Dès le début du projet en 2014 et jusqu’à l’année dernière, une étude d’impact a été menée sur la répartition des tâches au sein de 200 ménages. Les résultats montrent de nets progrès, selon Fatou Ndoye : « De plus en plus d’hommes vont aller chercher les ressources comme le bois ou l’eau, ou prennent davantage en charge les enfants. » Ces projets d’ensemencement et d’étude sont étroitement liés, explique-t-elle : « Si la femme s’occupe à la fois de l’activité économique et des enfants, elle n’aura plus de temps libre pour participer aux prises de décisions. Beaucoup d’entre elles sont depuis devenues conseillères de village. »

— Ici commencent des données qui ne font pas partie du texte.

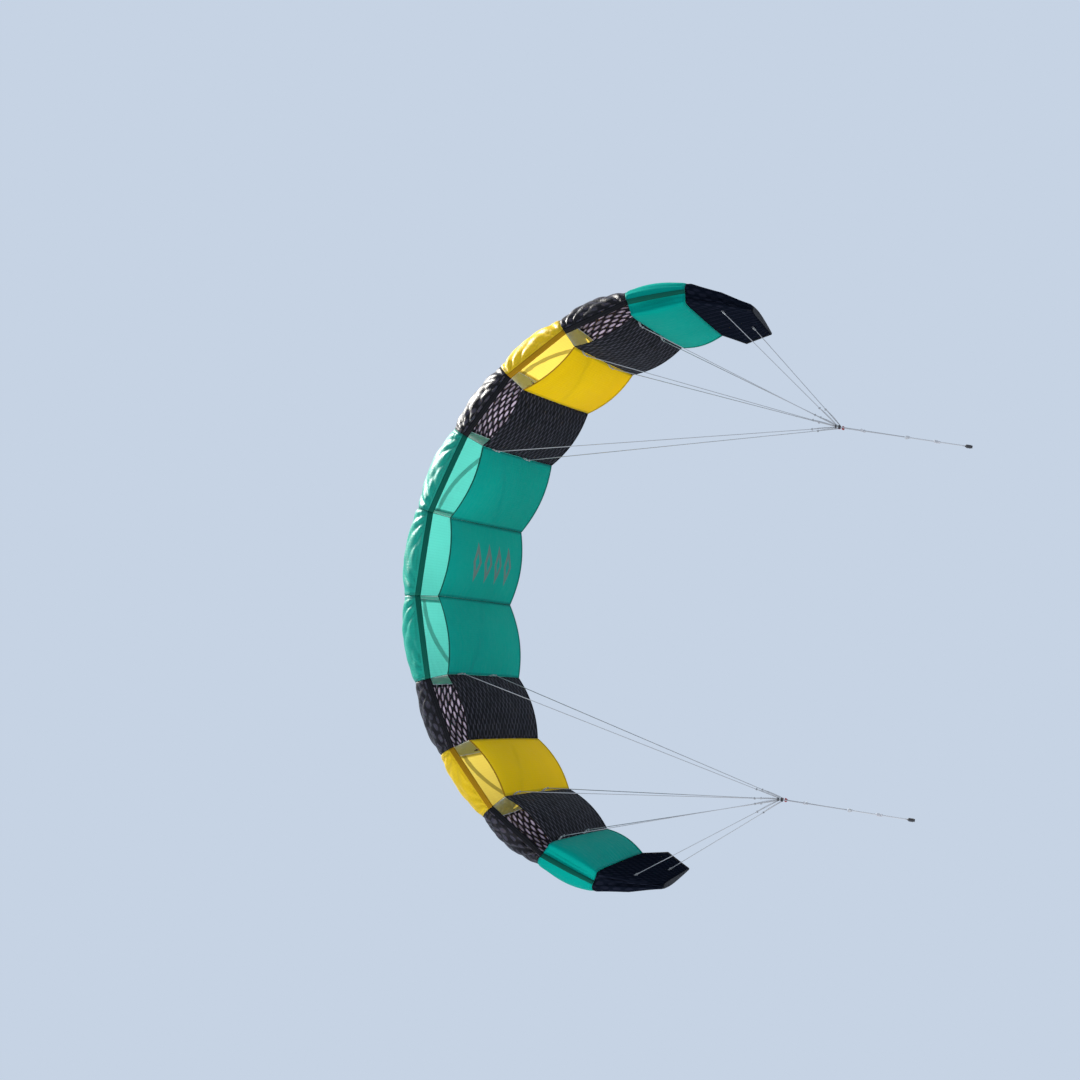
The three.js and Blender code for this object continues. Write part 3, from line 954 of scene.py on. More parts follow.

« Les femmes bien souvent n’ont pas accès à la prise de décision politique, et donc ne peuvent pas mettre en œuvre les solutions qu’elles ont imaginées », décrypte Anne Barre, qui suit ces femmes et ces projets depuis des années. « Or, bien souvent, justement à cause du rôle que les femmes ont de manière historique dans la société, c’est-à-dire de préserver la vie » en alimentant le foyer notamment, « elles sont détentrices de savoirs ancestraux fondamentaux pour la protection du climat. C’est cette inégalité de droit qui empêche les femmes d’être des actrices à part égale de l’action climatique. » Pour cela, WECF demande « depuis très longtemps que cette question d’inégalité de genre soit prise en compte par la finance climatique ».

Partout dans le monde, des femmes en action
Née dans le sillon du sommet de la Terre à Rio, premier grand sommet climat de l’histoire, WECF fédère 150 organisations féminines environnementales dans le monde. L’ONG est l’un des fondateurs de la Constituante Femmes et Genre, comptant parmi les neufs acteurs reconnus par la convention-cadre des Nations unies. Depuis sa création en 2015 à la COP de Paris, 15 projets sur quatre continents ont été récompensés par ce prix Solution Genre et Climat.

On notera parmi eux celui de Pauline Lançon (lauréate 2019 à Madrid avec Univers-sel) sur les rizicultures et salicultures solaires en Guinée-Bissau, qui réduit les émissions et transforme les conditions de travail (photo ci-dessous).

Celui de Dorothée Maria Lisenga en RDC (lauréate 2018 avec la CFLEDD) sur le droit des femmes à la propriété foncière dans la foulée de la réforme de 2012, sujet fondamental dans ce pays. S’appuyant sur le dialogue avec les chefs coutumiers, un travail cartographique a permis d’attribuer 1 600 ha de terres à des femmes avec l’approbation des autorités locales.

Ou encore celui de Karen Dubois (lauréate 2021) pour son projet au Guatemala avec Fundaeco. Elle travaille avec les populations autochtones dans la forêt primaire pour la conservation de celle-ci. Dans ces communautés mayas et q’eqchi, les jeunes filles sont mariées très jeunes, souvent victimes de violences sexuelles. Karen Dubois a mis en place 28 cliniques au sein desquelles ces filles reçoivent à la fois des informations sur leurs droits sexuels et reproductifs et une formation à l’agroforesterie. Quelque 50 000 femmes ont bénéficié du programme jusqu’à présent.